Players moving pieces along a track to be first to reach a goal was the archetypal board game format of the 18th and 19th centuries. Alex Andriesse looks at one popular incarnation in which these pieces progress chronologically through history itself, usually with some not-so-subtle ideological, moral, or national ideal as the object of the game.

T en thousand years ago, in the Neolithic period, before human beings began making pottery, we were playing games on flat stone boards drilled with two or more rows of holes.1 By the Early Dynastic Period in Ancient Egypt, three millennia later, board games were already represented in hieroglyphs. And on the wall of Nefertari’s tomb, built in the twelfth or thirteenth century BCE, someone painted the queen playing Senet, one of three Ancient Egyptian board games whose pieces have come down to us, along with Mehen and Hounds and Jackals.

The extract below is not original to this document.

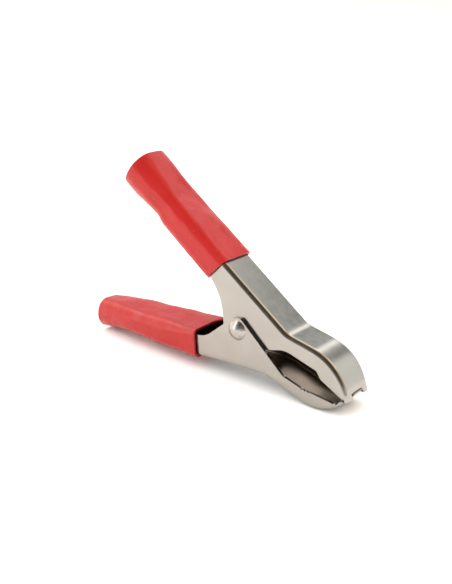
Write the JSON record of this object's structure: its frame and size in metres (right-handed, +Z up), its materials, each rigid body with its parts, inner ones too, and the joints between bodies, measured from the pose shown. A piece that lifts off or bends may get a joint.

The ancient Greeks, for their part, had Tabula, an ancestor of backgammon; the Romans added Latrones, an ancestor of chess. All across the ancient Near East, people played the Game of Twenty Squares, while in ancient China they played Liubo and in ancient India Moksha Patam, which was rechristened Snakes and Ladders when colonials imported it to Britain in the Victorian era. Wherever there has been civilization, strange to say, there have been games played on boards.